[What the exercise asks]
Output, word for word, every line from the start of the listing down to and including the line that contains "return lerp(values[low], values[(low"; include nothing else.

[Collected data]

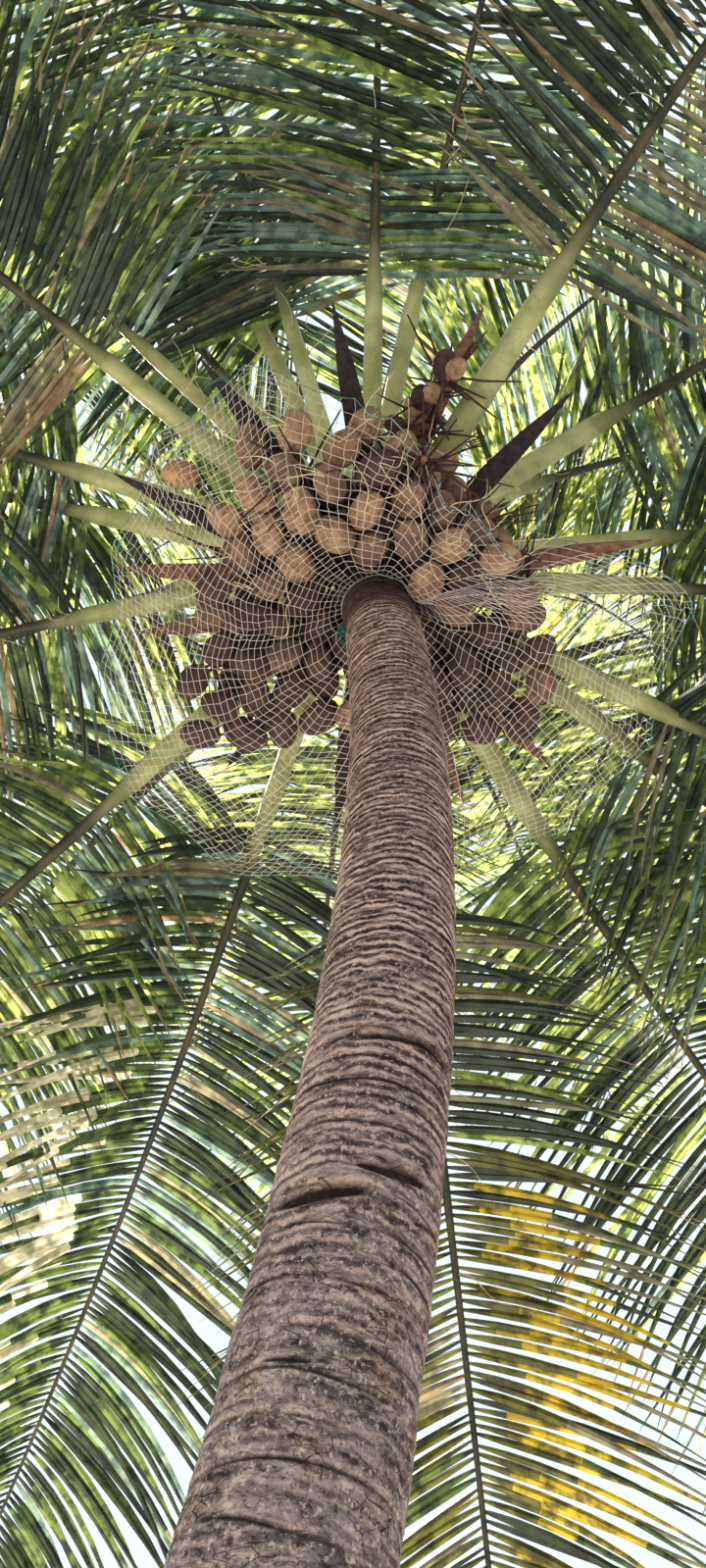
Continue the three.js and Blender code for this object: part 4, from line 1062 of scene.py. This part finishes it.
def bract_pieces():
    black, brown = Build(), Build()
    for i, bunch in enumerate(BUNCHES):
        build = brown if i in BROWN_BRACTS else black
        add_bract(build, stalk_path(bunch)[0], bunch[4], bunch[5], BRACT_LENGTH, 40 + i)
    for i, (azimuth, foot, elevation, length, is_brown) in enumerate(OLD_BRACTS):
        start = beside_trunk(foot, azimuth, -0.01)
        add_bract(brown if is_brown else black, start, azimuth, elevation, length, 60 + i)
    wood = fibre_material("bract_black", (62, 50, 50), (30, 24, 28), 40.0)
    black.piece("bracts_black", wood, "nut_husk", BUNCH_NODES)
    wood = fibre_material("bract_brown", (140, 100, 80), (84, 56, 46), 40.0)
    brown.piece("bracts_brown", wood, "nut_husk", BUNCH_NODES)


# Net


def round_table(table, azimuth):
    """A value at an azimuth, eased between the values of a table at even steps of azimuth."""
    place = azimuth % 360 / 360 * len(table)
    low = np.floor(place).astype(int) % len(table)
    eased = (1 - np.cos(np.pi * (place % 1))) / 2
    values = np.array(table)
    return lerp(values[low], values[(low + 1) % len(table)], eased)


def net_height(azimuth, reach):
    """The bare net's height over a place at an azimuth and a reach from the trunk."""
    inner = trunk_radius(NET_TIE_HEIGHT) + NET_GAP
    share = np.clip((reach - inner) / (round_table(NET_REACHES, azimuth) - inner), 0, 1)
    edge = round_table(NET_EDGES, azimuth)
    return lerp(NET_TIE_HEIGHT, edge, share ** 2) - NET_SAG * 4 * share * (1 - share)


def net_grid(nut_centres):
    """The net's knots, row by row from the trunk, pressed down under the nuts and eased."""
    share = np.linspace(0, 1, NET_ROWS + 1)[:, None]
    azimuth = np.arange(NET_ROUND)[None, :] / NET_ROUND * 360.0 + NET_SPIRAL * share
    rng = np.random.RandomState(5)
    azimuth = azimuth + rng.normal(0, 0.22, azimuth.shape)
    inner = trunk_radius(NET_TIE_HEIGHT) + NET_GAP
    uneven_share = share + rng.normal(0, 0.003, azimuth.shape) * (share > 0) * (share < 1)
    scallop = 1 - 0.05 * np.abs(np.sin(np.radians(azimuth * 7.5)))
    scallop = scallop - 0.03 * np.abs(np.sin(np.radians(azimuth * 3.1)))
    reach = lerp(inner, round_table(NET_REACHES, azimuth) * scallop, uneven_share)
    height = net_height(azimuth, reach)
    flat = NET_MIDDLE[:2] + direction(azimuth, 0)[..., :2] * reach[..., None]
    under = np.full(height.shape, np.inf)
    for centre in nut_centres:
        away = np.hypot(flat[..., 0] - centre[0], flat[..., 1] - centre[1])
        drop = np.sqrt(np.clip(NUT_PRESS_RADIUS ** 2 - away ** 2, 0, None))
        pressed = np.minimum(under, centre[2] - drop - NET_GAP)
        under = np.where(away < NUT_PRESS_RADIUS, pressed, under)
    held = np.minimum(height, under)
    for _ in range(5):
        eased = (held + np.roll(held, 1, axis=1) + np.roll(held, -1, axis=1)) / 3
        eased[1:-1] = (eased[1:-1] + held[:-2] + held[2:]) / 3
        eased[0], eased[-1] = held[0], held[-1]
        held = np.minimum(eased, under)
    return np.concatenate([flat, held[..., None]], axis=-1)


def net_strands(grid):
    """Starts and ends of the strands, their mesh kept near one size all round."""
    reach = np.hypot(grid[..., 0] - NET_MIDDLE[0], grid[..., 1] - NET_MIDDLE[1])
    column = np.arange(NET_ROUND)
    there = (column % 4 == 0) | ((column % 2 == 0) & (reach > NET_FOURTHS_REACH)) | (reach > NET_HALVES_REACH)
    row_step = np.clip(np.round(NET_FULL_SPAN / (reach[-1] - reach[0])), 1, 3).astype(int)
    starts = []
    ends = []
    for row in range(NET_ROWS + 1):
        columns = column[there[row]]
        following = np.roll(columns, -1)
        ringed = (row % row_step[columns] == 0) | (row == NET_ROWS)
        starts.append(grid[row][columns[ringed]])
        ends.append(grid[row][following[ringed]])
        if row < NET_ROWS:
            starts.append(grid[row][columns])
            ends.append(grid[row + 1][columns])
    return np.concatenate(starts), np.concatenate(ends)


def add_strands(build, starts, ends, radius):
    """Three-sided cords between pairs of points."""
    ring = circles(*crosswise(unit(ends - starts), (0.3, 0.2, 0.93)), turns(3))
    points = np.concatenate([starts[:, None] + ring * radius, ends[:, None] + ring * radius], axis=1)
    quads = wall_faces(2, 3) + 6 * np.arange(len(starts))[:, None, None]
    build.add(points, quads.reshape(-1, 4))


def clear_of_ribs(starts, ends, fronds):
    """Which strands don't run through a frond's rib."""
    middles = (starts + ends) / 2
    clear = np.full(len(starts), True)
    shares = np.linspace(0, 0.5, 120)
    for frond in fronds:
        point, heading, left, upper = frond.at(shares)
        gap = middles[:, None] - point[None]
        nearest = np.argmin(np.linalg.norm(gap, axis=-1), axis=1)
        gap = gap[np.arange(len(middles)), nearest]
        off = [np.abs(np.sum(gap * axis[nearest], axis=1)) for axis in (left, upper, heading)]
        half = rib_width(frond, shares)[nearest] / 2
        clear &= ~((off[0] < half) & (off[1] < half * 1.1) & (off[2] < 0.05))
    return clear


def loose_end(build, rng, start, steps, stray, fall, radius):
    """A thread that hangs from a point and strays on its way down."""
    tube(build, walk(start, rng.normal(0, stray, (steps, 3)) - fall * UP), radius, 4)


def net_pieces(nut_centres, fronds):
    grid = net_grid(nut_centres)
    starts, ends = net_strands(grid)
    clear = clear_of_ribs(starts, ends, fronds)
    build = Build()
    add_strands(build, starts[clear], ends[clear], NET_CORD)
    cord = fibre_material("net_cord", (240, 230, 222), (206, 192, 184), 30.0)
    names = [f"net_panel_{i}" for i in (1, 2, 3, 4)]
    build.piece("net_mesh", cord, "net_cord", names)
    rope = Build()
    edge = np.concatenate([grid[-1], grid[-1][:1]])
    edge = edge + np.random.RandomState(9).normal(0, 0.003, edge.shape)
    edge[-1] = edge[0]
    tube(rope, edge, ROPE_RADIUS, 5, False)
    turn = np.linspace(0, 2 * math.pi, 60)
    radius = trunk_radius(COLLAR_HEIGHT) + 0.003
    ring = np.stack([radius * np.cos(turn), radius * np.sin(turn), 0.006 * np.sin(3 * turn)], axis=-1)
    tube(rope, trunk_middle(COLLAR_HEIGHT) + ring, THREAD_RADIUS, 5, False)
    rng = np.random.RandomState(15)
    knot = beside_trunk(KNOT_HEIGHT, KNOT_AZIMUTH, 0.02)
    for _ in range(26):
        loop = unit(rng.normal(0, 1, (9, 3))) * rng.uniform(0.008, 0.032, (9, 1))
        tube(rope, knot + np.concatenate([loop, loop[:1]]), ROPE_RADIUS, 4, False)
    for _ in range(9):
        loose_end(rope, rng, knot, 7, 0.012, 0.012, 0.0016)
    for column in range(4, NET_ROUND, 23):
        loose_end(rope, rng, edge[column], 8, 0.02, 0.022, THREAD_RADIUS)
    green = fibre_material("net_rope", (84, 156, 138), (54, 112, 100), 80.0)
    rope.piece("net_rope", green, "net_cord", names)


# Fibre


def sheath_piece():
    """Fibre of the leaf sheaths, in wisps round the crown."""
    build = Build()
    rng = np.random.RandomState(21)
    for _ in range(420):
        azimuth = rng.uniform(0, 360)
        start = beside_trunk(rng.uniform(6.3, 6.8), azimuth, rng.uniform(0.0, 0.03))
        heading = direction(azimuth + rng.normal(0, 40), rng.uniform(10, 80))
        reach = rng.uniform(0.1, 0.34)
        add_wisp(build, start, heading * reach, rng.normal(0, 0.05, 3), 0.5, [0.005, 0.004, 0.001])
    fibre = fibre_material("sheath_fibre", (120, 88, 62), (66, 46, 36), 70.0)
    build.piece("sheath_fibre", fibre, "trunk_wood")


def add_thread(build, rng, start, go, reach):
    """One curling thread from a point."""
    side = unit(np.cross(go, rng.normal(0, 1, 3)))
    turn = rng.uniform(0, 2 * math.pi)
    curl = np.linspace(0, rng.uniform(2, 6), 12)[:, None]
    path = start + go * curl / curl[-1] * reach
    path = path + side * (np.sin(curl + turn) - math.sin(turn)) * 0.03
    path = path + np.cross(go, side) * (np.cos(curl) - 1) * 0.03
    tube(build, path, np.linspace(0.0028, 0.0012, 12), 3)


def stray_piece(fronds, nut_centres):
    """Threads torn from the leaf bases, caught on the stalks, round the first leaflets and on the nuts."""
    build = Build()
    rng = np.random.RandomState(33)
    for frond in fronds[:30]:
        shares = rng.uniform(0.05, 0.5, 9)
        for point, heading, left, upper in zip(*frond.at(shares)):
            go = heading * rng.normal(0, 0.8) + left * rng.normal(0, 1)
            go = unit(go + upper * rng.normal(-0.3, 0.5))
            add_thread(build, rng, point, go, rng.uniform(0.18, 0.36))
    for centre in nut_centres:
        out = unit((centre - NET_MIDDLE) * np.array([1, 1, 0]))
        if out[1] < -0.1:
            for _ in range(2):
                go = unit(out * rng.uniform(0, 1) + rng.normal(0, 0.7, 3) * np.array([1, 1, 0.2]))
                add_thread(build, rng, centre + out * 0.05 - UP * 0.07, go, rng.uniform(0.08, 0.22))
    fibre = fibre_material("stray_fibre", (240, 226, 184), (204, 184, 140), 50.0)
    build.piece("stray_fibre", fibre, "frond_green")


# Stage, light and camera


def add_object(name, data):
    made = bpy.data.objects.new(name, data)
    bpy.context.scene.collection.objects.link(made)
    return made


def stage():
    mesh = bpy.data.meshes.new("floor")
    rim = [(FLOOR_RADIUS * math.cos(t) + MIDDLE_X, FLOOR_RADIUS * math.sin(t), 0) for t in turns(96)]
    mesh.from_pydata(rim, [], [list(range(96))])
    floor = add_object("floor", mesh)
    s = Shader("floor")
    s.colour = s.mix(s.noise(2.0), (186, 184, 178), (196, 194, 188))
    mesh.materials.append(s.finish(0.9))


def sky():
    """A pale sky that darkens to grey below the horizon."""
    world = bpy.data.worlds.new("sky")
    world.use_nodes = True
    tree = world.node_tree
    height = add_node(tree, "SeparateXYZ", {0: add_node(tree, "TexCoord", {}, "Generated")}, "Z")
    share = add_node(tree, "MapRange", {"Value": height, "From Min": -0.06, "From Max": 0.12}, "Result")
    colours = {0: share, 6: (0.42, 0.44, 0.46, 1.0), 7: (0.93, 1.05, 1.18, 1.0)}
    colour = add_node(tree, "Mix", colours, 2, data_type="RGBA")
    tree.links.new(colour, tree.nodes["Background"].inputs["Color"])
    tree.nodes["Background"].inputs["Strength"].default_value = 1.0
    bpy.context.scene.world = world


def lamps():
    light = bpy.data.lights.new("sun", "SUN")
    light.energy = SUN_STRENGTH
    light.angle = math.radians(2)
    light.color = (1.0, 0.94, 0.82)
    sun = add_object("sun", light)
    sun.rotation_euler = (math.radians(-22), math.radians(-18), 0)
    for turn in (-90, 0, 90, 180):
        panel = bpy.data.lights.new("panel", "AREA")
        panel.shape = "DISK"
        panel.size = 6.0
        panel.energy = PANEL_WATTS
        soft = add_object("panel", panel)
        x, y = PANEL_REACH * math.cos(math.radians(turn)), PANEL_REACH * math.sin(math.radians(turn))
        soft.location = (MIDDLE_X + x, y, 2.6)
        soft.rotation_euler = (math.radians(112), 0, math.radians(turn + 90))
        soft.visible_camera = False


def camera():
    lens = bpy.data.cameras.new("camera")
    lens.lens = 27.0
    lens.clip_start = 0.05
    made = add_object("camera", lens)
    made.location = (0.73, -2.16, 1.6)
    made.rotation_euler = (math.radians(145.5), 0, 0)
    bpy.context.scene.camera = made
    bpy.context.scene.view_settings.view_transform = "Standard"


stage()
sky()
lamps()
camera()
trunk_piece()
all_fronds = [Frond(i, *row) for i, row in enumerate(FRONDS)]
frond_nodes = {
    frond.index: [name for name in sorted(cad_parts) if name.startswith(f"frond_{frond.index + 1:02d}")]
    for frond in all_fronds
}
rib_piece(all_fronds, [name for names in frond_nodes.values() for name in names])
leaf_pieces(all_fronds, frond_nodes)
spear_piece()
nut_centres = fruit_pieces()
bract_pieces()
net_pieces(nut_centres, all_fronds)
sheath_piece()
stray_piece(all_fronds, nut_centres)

[Response to this exercise]
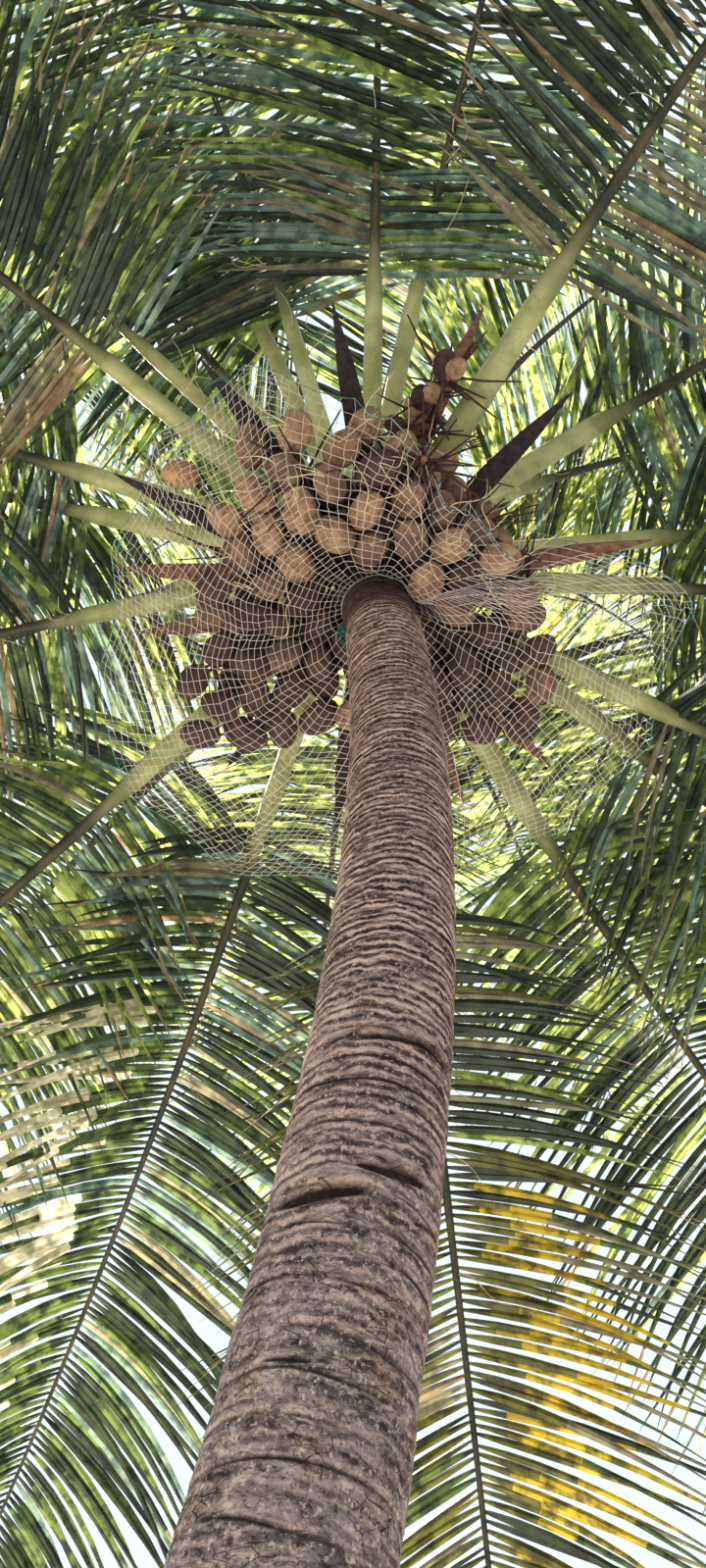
Continue the three.js and Blender code for this object: part 4, from line 1062 of scene.py. This part finishes it.
def bract_pieces():
    black, brown = Build(), Build()
    for i, bunch in enumerate(BUNCHES):
        build = brown if i in BROWN_BRACTS else black
        add_bract(build, stalk_path(bunch)[0], bunch[4], bunch[5], BRACT_LENGTH, 40 + i)
    for i, (azimuth, foot, elevation, length, is_brown) in enumerate(OLD_BRACTS):
        start = beside_trunk(foot, azimuth, -0.01)
        add_bract(brown if is_brown else black, start, azimuth, elevation, length, 60 + i)
    wood = fibre_material("bract_black", (62, 50, 50), (30, 24, 28), 40.0)
    black.piece("bracts_black", wood, "nut_husk", BUNCH_NODES)
    wood = fibre_material("bract_brown", (140, 100, 80), (84, 56, 46), 40.0)
    brown.piece("bracts_brown", wood, "nut_husk", BUNCH_NODES)


# Net


def round_table(table, azimuth):
    """A value at an azimuth, eased between the values of a table at even steps of azimuth."""
    place = azimuth % 360 / 360 * len(table)
    low = np.floor(place).astype(int) % len(table)
    eased = (1 - np.cos(np.pi * (place % 1))) / 2
    values = np.array(table)
    return lerp(values[low], values[(low + 1) % len(table)], eased)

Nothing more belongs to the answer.